FTX, a crypto exchange that was founded and led by entrepreneur Sam Bankman-Fried, has put regulators in a tough spot, partly because of Bankman-Fried's close relationship with lawmakers, Braganca said.

“Look at how much work SBF was doing to get someone to step up and get regulation done, and now it’s all fallen through,” she said.

Braganca added that lawmakers aren't equipped to “just figure this all out on their own” and need experts and agencies they can trust.

FTX filed for bankruptcy protection in the U.S. last week following a series of events that started with a CoinDesk report about the balance sheet of its sister company, Alameda Research, and the firm now faces a federal investigation, creating a “bigger mess” for forming new regulation, Braganca said.

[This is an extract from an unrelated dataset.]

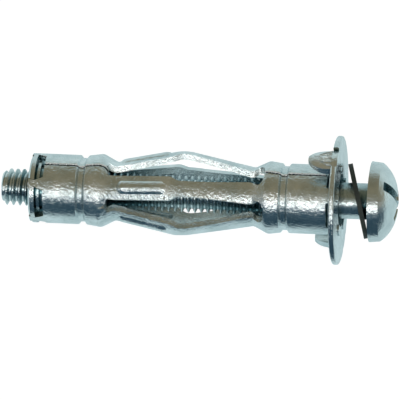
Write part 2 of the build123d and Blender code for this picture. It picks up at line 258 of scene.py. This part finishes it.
def thread_radius(phase):
    """Radius of the thread at a phase of 0-1 through one pitch, 0 at the crest's middle."""
    away = min(phase, 1 - phase)
    if away <= CREST_HALF:
        return THREAD_RADIUS
    if away >= ROOT_START:
        return THREAD_RADIUS - THREAD_DEPTH
    return THREAD_RADIUS - THREAD_DEPTH * (away - CREST_HALF) / (ROOT_START - CREST_HALF)


def thread_mesh():
    """The helical thread, from the chamfered tip to the run-out under the plain shank."""
    first = int(TIP_X / PITCH) - 2
    last = int(THREAD_END_X / PITCH) + 2
    mesh = bmesh.new()
    rings = []
    for step in range(THREAD_SIDES):
        angle = 2 * pi * step / THREAD_SIDES
        ring = []
        for turn in range(first, last):
            for phase in THREAD_PHASES:
                x = (turn + phase + step / THREAD_SIDES) * PITCH
                radius = thread_radius(phase)
                radius = min(radius, THREAD_RADIUS - TIP_CHAMFER + max(x - TIP_X, 0))
                run_out = (x - (THREAD_END_X - PITCH)) / PITCH
                if run_out > 0:
                    radius += (SHANK_RADIUS - SHANK_COVER - radius) * min(run_out, 1)
                x = min(max(x, TIP_X), THREAD_END_X + THREAD_OVERLAP)
                ring.append(mesh.verts.new(place(x, radius, -angle)))
        rings.append(ring)
    for number, ring in enumerate(rings):
        after = rings[(number + 1) % THREAD_SIDES]
        shift = len(THREAD_PHASES) if number == THREAD_SIDES - 1 else 0
        for row in range(len(ring) - 1 - shift):
            corners = [ring[row], ring[row + 1], after[row + 1 + shift], after[row + shift]]
            mesh.faces.new(corners)
    bmesh.ops.remove_doubles(mesh, verts=mesh.verts, dist=MERGE_DISTANCE * MM)
    bmesh.ops.recalc_face_normals(mesh, faces=mesh.faces)
    data = bpy.data.meshes.new("thread")
    mesh.to_mesh(data)
    mesh.free()
    return data


def build_screw(material):
    """The CAD screw's head and shank with a real helical thread in place of the plain bar."""
    source = frame["nodes"]["screw"].data
    mesh = bmesh.new()
    mesh.from_mesh(source)
    limit = (THREAD_END_X - CUT_MARGIN) * MM
    drop = [
        face for face in mesh.faces
        if min((vertex.co - ORIGIN).dot(AXIS) for vertex in face.verts) < limit
    ]
    bmesh.ops.delete(mesh, geom=drop, context="FACES")
    mesh.from_mesh(thread_mesh())
    data = bpy.data.meshes.new("machine_screw")
    mesh.to_mesh(data)
    mesh.free()
    data.materials.clear()
    data.materials.append(material)
    piece = link("machine_screw", data)
    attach(piece, "screw")
    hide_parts("screw")
    return piece


def surface_tree(node):
    """A tree for casting rays at a CAD node's mesh."""
    source = frame["nodes"][node].data
    corners = [vertex.co for vertex in source.vertices]
    return BVHTree.FromPolygons(corners, [face.vertices[:] for face in source.polygons])


def surface_radius(tree, x, angle):
    """Radius in millimetres at which a ray from outside meets the node, or None.

    It is negative where the ray passes through an opening and meets the far wall.
    """
    outside = place(x, FAR_RADIUS, angle)
    inwards = (place(x, 0, angle) - outside).normalized()
    spot, _, _, distance = tree.ray_cast(outside, inwards)
    return None if spot is None else FAR_RADIUS - distance / MM


def add_tube(mesh, path):
    """A thin tube through (x, radius, angle, thickness) places."""
    before = None
    for x, radius, angle, thick in path:
        ring = []
        for side in range(TUBE_SIDES):
            turn = 2 * pi * side / TUBE_SIDES
            height = radius + thick * cos(turn)
            ring.append(mesh.verts.new(place(x, height, angle + thick * sin(turn) / radius)))
        if before:
            for side in range(TUBE_SIDES):
                after = (side + 1) % TUBE_SIDES
                mesh.faces.new([before[side], before[after], ring[after], ring[side]])
        else:
            mesh.faces.new(ring)
        before = ring
    if before:
        mesh.faces.new(before)


def finish_tubes(mesh, name, material):
    """Turn the tubes into a smooth piece that rides on the anchor."""
    bmesh.ops.recalc_face_normals(mesh, faces=mesh.faces)
    for face in mesh.faces:
        face.smooth = True
    data = bpy.data.meshes.new(name)
    mesh.to_mesh(data)
    mesh.free()
    data.materials.append(material)
    piece = link(name, data)
    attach(piece, "anchor")


def build_seam(material):
    """The burr of plating along the sleeve's butt seam, as a row of small beads.

    Each run's end at a slot meets the far wall, so the burr passes inside the sleeve there and
    through the screw. This is an open fault.
    """
    tree = surface_tree("sleeve")
    mesh = bmesh.new()
    for start, end in SEAM_RUNS:
        path = []
        for number in range(int((end - start) / SEAM_STEP) + 1):
            x = start + number * SEAM_STEP
            radius = surface_radius(tree, x, SEAM_SIDE)
            thick = BEAD_THICK
            for height, rate in BEAD_WAVES:
                thick += height * sin(rate * number)
            if radius is not None:
                path.append((x, radius + SEAM_STAND, SEAM_BURR_ANGLE, thick))
        add_tube(mesh, path)
    finish_tubes(mesh, "seam_burr", material)


def build_creases(material):
    """Lengthwise creases that the bend leaves on the outside of each prong's root."""
    tree = surface_tree("collar_plate")
    mesh = bmesh.new()
    for prong in (0, pi):
        for number, (offset, length) in enumerate(CREASES):
            path = []
            for step in range(CREASE_STEPS + 1):
                share = step / CREASE_STEPS
                x = CREASE_START - length * share
                angle = prong + radians(offset) * (1 - CREASE_CONVERGE * share)
                angle += CREASE_WANDER * sin(3 * share * pi + number)
                radius = surface_radius(tree, x, angle)
                if radius is not None and radius > CREASE_LEAST_RADIUS:
                    thick = CREASE_THICK * (1 - CREASE_TAPER * share)
                    path.append((x, radius, angle, thick))
            add_tube(mesh, path)
    finish_tubes(mesh, "prong_creases", material)


def dress(node, material):
    """Give a CAD piece its material."""
    piece = frame["nodes"][node]
    piece.data.materials.clear()
    piece.data.materials.append(material)


# Stage

def build_camera():
    """Look at the anchor from above and in front, with the head end a little nearer."""
    facing = radians(CAMERA_FACING)
    lean = radians(CAMERA_LEAN)
    slope = radians(CAMERA_SLOPE)
    toward = AXIS * sin(lean) + (UP * cos(facing) - SIDE * sin(facing)) * cos(lean)
    along = (AXIS - toward * AXIS.dot(toward)).normalized()
    right = along * cos(slope) + toward.cross(along) * sin(slope)
    up = toward.cross(right)
    target = ORIGIN + AXIS * (VIEW_MIDDLE * MM) - up * (VIEW_DROP * MM)
    camera = bpy.data.objects.new("camera", bpy.data.cameras.new("camera"))
    bpy.context.scene.collection.objects.link(camera)
    rotation = Matrix((right, up, toward)).transposed()
    spot = Matrix.Translation(target + toward * CAMERA_DISTANCE)
    camera.matrix_world = spot @ rotation.to_4x4()
    camera.data.sensor_width = CAMERA_SENSOR
    camera.data.lens = CAMERA_LENS
    camera.data.clip_start = 0.01
    camera.data.clip_end = 10
    bpy.context.scene.camera = camera


def build_world():
    """White to the camera; a soft grey studio with a warm ceiling to everything else."""
    world = bpy.data.worlds.new("studio")
    bpy.context.scene.world = world
    world.use_nodes = True
    nodes = world.node_tree.nodes
    links = world.node_tree.links
    nodes.clear()
    output = nodes.new("ShaderNodeOutputWorld")
    direction = nodes.new("ShaderNodeTexCoord").outputs["Generated"]
    split = nodes.new("ShaderNodeSeparateXYZ")
    links.new(direction, split.inputs["Vector"])
    front = nodes.new("ShaderNodeMath")
    front.operation = "MULTIPLY"
    front.inputs[1].default_value = -1.0
    links.new(split.outputs["Y"], front.inputs[0])
    angle = nodes.new("ShaderNodeMath")
    angle.operation = "ARCTAN2"
    links.new(split.outputs["Z"], angle.inputs[0])
    links.new(front.outputs["Value"], angle.inputs[1])
    share = add_range(nodes, links, angle.outputs["Value"], 0.0, 1.0, 0.0, pi)
    ramp = nodes.new("ShaderNodeValToRGB")
    for element, (position, colour) in zip(ramp.color_ramp.elements, (SKY[0], SKY[-1])):
        element.position = position
        element.color = srgb(*colour)
    for position, colour in SKY[1:-1]:
        ramp.color_ramp.elements.new(position).color = srgb(*colour)
    links.new(share, ramp.inputs["Fac"])
    studio = nodes.new("ShaderNodeBackground")
    studio.inputs["Strength"].default_value = SKY_STRENGTH
    links.new(ramp.outputs["Color"], studio.inputs["Color"])
    white = nodes.new("ShaderNodeBackground")
    white.inputs["Color"].default_value = (1, 1, 1, 1)
    white.inputs["Strength"].default_value = 1.0
    mix = nodes.new("ShaderNodeMixShader")
    path = nodes.new("ShaderNodeLightPath")
    links.new(path.outputs["Is Camera Ray"], mix.inputs["Fac"])
    links.new(studio.outputs["Background"], mix.inputs[1])
    links.new(white.outputs["Background"], mix.inputs[2])
    links.new(mix.outputs["Shader"], output.inputs["Surface"])


def rectangle(name, half, front, back, height):
    """A level rectangle's mesh, centred on X = 0, in metres."""
    corners = [
        (-half, front, height), (half, front, height), (half, back, height), (-half, back, height),
    ]
    mesh = bpy.data.meshes.new(name)
    mesh.from_pydata(corners, [], [(0, 1, 2, 3)])
    return mesh


def build_floor():
    """A table top that is white to the camera and grey-teal to the metal, and keeps the shadow."""
    mesh = rectangle("floor", FLOOR_HALF, -FLOOR_HALF, FLOOR_HALF, 0)
    floor = link("floor", mesh)
    material = bpy.data.materials.new("white_table")
    material.use_nodes = True
    nodes = material.node_tree.nodes
    links = material.node_tree.links
    nodes.clear()
    output = nodes.new("ShaderNodeOutputMaterial")
    matt = nodes.new("ShaderNodeBsdfDiffuse")
    matt.inputs["Color"].default_value = FLOOR_MATT
    glow = nodes.new("ShaderNodeEmission")
    glow.inputs["Strength"].default_value = 1.0
    path = nodes.new("ShaderNodeLightPath")
    colour = nodes.new("ShaderNodeMix")
    colour.data_type = "RGBA"
    colour.inputs[6].default_value = FLOOR_SEEN_BY_METAL
    colour.inputs[7].default_value = FLOOR_SEEN_BY_CAMERA
    links.new(path.outputs["Is Camera Ray"], colour.inputs[0])
    links.new(colour.outputs[2], glow.inputs["Color"])
    total = nodes.new("ShaderNodeAddShader")
    links.new(matt.outputs["BSDF"], total.inputs[0])
    links.new(glow.outputs["Emission"], total.inputs[1])
    links.new(total.outputs["Shader"], output.inputs["Surface"])
    mesh.materials.append(material)


def add_softbox(name, elevation, distance, width, height, power, colour):
    """A long soft lamp, at an elevation from the front horizon, aimed at the anchor's middle."""
    lamp = bpy.data.lights.new(name, "AREA")
    lamp.shape = "RECTANGLE"
    lamp.size = width
    lamp.size_y = height
    lamp.energy = power
    lamp.color = colour[:3]
    piece = bpy.data.objects.new(name, lamp)
    bpy.context.scene.collection.objects.link(piece)
    target = ORIGIN + AXIS * (VIEW_MIDDLE * MM)
    away = Vector((0, -cos(elevation), sin(elevation)))
    piece.location = target + away * distance
    piece.rotation_euler = away.to_track_quat("Z", "Y").to_euler()


def add_dark_card():
    """A dark card flat on the table in front of the anchor, which only reflections see."""
    mesh = rectangle("dark_card", CARD_HALF, CARD_FRONT, CARD_BACK, CARD_HEIGHT)
    card = link("dark_card", mesh)
    material = bpy.data.materials.new("dark_card")
    material.use_nodes = True
    nodes = material.node_tree.nodes
    nodes.clear()
    output = nodes.new("ShaderNodeOutputMaterial")
    glow = nodes.new("ShaderNodeEmission")
    glow.inputs["Color"].default_value = srgb(*CARD_COLOUR)
    material.node_tree.links.new(glow.outputs["Emission"], output.inputs["Surface"])
    mesh.materials.append(material)
    card.visible_camera = False
    card.visible_diffuse = False
    card.visible_shadow = False


sheet_zinc = zinc("zinc_sheet", srgb(226, 233, 234), srgb(196, 208, 210), 0.13, 0.27, 0.8)
turned_zinc = zinc("zinc_turned", srgb(222, 230, 230), srgb(196, 206, 208), 0.14, 0.28, 0.45)
dress("sleeve", sheet_zinc)
dress("collar_plate", sheet_zinc)
dress("nut", turned_zinc)
dress("washer", fibre())
build_screw(turned_zinc)
build_seam(burr_painted_highlight())
build_creases(sheet_zinc)

build_camera()
build_world()
build_floor()
add_softbox("front_strip", radians(27), 0.45, 0.9, 0.055, 0.75, (1.0, 0.98, 0.96))
add_dark_card()
bpy.context.scene.view_settings.view_transform = "Standard"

“It created all kinds of obstacles to regulation,” she said.

Read more: FTX’s Failure Is Sparking a Massive Regulatory Response

Meanwhile, Bankman-Fried is placing his own legal team in a tight spot after he took to Twitter to give his own spin on the events, despite several ongoing criminal investigations.

“All the lawyers in this case are apoplectic right now,” Braganca said. “This is absolutely something you do not want your clients doing.”